About this time last year, when Time magazine criticized the retooling of the stand-alone senator, saying his advisers “took away the power of the McCain brand,” Mr. McCain was declared politically dead. His badly mismanaged campaign virtually wiped out the campaign coffers. A bitter primary left him with a deflated, uninspired and bitter base. And even his trademark independent streak has been called into question by the Obama campaign’s rhetoric reminding voters that “John McCain has voted with President Bush 95 percent of the time.”

But Mr. McCain managed to successfully distance himself from the unpopular president, and he’s done so without alienating the conservative base. In fact, he has now re-energized conservatives in a way no one would have predicted was possible. He has also rebuilt his war chest and made history in the process. A record 34 million viewers tuned in for the speech from his “risky” vice presidential nominee, Sarah Palin, to be capped off by Mr. McCain’s crescendo “call to service.”

Moreover, Mr. McCain took a moment to express great humility and graciousness at the historic nomination of his opponent - a gesture his opponent has not reciprocated with the Republican Party’s nomination of its first female vice-presidential candidate. Mr. McCain said of Barack Obama: “[T]here are big differences between us, but you have my respect and admiration.
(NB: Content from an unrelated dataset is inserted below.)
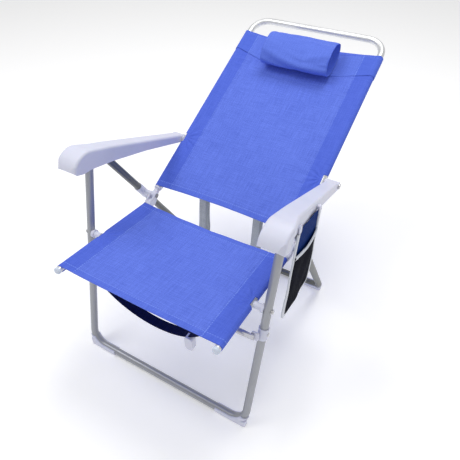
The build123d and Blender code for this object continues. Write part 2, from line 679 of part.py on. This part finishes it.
HARNESS = [(150, 449.5), (142, 370), (135, 290), (138, 240), (150, 228), (161, 242), (165, 300), (170, 380), (180, 438)]
HARNESS = HARNESS + [(205, 469), (250, 496), (300, 522), (400, 573.5), (462, 608.5)]
for side, x in (("left", -100.0), ("right", 92.0)):
    plane = Plane(origin=(x, -Y_MID, 0), x_dir=(0, 1, 0), z_dir=(1, 0, 0))
    save(strap(plane, HARNESS, 22.0, 3.0, (1, 0, 0)), "shoulder_strap_" + side)
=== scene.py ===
import json
import math
import bmesh
import bpy
import numpy as np
from mathutils import Matrix, Vector


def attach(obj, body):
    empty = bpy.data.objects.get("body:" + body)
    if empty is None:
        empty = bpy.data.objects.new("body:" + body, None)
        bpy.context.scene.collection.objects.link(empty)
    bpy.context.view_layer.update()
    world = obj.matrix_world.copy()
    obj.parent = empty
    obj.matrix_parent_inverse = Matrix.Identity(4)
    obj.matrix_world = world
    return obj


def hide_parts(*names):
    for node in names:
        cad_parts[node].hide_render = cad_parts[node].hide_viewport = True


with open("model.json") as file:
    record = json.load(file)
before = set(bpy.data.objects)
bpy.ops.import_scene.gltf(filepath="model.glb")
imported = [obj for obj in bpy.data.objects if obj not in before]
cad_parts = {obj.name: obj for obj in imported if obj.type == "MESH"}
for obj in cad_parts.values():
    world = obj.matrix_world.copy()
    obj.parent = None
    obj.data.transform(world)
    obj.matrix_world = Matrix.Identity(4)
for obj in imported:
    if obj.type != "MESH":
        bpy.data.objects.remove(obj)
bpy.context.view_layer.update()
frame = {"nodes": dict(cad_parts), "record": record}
nodes = frame["nodes"]

# ---------------------------------------------------------------- the chair's side view, metres
Y0 = 0.21426
SEAT_X = 0.235
TURN = math.radians(250)  # how far a sling's sleeve wraps round its tube
SEAT_P = np.array([-0.330 - Y0, 0.432])
SEAT_E = np.array([0.055 - Y0, 0.392])
BACK_P = np.array([0.097 - Y0, 0.421])
BACK_E = np.array([0.756 - Y0, 0.757])
ARM = np.array([0.268 - Y0, 0.5082])
SPACER = np.array([-0.1654 - Y0, 0.415])


def line(p, e):
    d = e - p
    length = float(np.hypot(*d))
    return p, d / length, length


SEAT = line(SEAT_P, SEAT_E)
BACK = line(BACK_P, BACK_E)


# ---------------------------------------------------------------- materials
def new_mat(name):
    m = bpy.data.materials.new(name)
    m.use_nodes = True
    t = m.node_tree
    t.nodes.clear()
    out = t.nodes.new("ShaderNodeOutputMaterial")
    b = t.nodes.new("ShaderNodeBsdfPrincipled")
    t.links.new(b.outputs[0], out.inputs[0])
    return m, t, b


def node(t, kind, **kw):
    n = t.nodes.new(kind)
    for k, v in kw.items():
        if k in n.inputs:
            n.inputs[k].default_value = v
        else:
            setattr(n, k, v)
    return n


def ramp(t, fac, stops):
    r = t.nodes.new("ShaderNodeValToRGB")
    while len(r.color_ramp.elements) < len(stops):
        r.color_ramp.elements.new(0.5)
    for e, (p, c) in zip(r.color_ramp.elements, stops):
        e.position = p
        e.color = (*c, 1) if len(c) == 3 else (c[0], c[0], c[0], 1)
    t.links.new(fac, r.inputs[0])
    return r


def woven(name, light, dark, thread=0.0016, rough=0.72, depth=0.3, slub=0.3, sheen=0.1, spec=0.3):
    """Woven cloth: crossed threads, slubs both ways, darker doubled cloth at hems, painted shade inside the pillow's
    tucked-in ends, sewing thread.
    """
    m, t, b = new_mat(name)
    co = node(t, "ShaderNodeTexCoord")
    src = co.outputs["UV"]
    waves = []
    for direction in ("X", "Y"):
        w = node(t, "ShaderNodeTexWave", wave_type="BANDS", bands_direction=direction, wave_profile="SIN")
        w.inputs["Scale"].default_value = 0.314 / thread
        w.inputs["Distortion"].default_value = 0.6
        w.inputs["Detail"].default_value = 1.0
        t.links.new(src, w.inputs["Vector"])
        waves.append(w)
    mul = node(t, "ShaderNodeMath", operation="MULTIPLY")
    t.links.new(waves[0].outputs["Fac"], mul.inputs[0])
    t.links.new(waves[1].outputs["Fac"], mul.inputs[1])
    mp = node(t, "ShaderNodeMapping")
    mp.inputs["Scale"].default_value = (16.0, 330.0, 1.0)
    t.links.new(src, mp.inputs["Vector"])
    slubs = node(t, "ShaderNodeTexNoise", Scale=1.0, Detail=5.0, Roughness=0.7)
    t.links.new(mp.outputs[0], slubs.inputs["Vector"])
    mp2 = node(t, "ShaderNodeMapping")
    mp2.inputs["Scale"].default_value = (300.0, 14.0, 1.0)
    t.links.new(src, mp2.inputs["Vector"])
    warp = node(t, "ShaderNodeTexNoise", Scale=1.0, Detail=5.0, Roughness=0.7)
    t.links.new(mp2.outputs[0], warp.inputs["Vector"])
    big = node(t, "ShaderNodeTexNoise", Scale=6.0, Detail=3.0, Roughness=0.55)
    t.links.new(src, big.inputs["Vector"])
    a1 = node(t, "ShaderNodeMath", operation="ADD")
    t.links.new(slubs.outputs["Fac"], a1.inputs[0])
    t.links.new(warp.outputs["Fac"], a1.inputs[1])
    a2 = node(t, "ShaderNodeMath", operation="MULTIPLY_ADD")
    t.links.new(a1.outputs[0], a2.inputs[0])
    a2.inputs[1].default_value = slub * 4
    t.links.new(mul.outputs[0], a2.inputs[2])
    a3 = node(t, "ShaderNodeMath", operation="MULTIPLY_ADD")
    t.links.new(big.outputs["Fac"], a3.inputs[0])
    a3.inputs[1].default_value = 0.35
    t.links.new(a2.outputs[0], a3.inputs[2])
    span = node(t, "ShaderNodeMapRange")
    t.links.new(a3.outputs[0], span.inputs["Value"])
    span.inputs["From Min"].default_value = 0.45 + 4 * slub * 0.66
    span.inputs["From Max"].default_value = 0.45 + 4 * slub * 1.34
    col = ramp(t, span.outputs[0], [(0.0, dark), (1.0, light)])
    # hem mix: darker doubled cloth at the sling's hems, and painted shade inside the pillow's tucked-in ends
    hem_and_recess_shade = node(t, "ShaderNodeAttribute", attribute_name="hem_and_recess_shade")
    mixc = node(t, "ShaderNodeMix", data_type="RGBA")
    t.links.new(hem_and_recess_shade.outputs["Fac"], mixc.inputs["Factor"])
    t.links.new(col.outputs[0], mixc.inputs[6])
    mixc.inputs[7].default_value = (dark[0] * 0.45, dark[1] * 0.60, dark[2] * 0.95, 1)
    sewn = node(t, "ShaderNodeAttribute", attribute_name="thread")
    mixt = node(t, "ShaderNodeMix", data_type="RGBA")
    t.links.new(sewn.outputs["Fac"], mixt.inputs["Factor"])
    t.links.new(mixc.outputs[2], mixt.inputs[6])
    mixt.inputs[7].default_value = (*(min(1, c * k) for c, k in zip(light, (1.9, 1.8, 1.12))), 1)
    t.links.new(mixt.outputs[2], b.inputs["Base Color"])
    bump = node(t, "ShaderNodeBump", Strength=depth, Distance=0.0006)
    t.links.new(a2.outputs[0], bump.inputs["Height"])
    t.links.new(bump.outputs[0], b.inputs["Normal"])
    b.inputs["Roughness"].default_value = rough
    b.inputs["Sheen Weight"].default_value = sheen
    b.inputs["Sheen Roughness"].default_value = 0.5
    b.inputs["Specular IOR Level"].default_value = spec
    return m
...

Despite our differences, much more unites us than divides us.” Putting “country over party” is the kind of leadership expected of a president and a stark contrast to that exhibited by Democrats in the recent energy deadlock in Congress.

With an estimated 21 percent of “swing” voters still up for grabs - and left to consider how each ticket will address urgent issues - McCain-Palin has just under two months to transfer the convention’s enthusiasm into policy commitments that those Sam’s Club Republicans, Blue Dog Democrats, hockey moms and fence straddlers can relate to.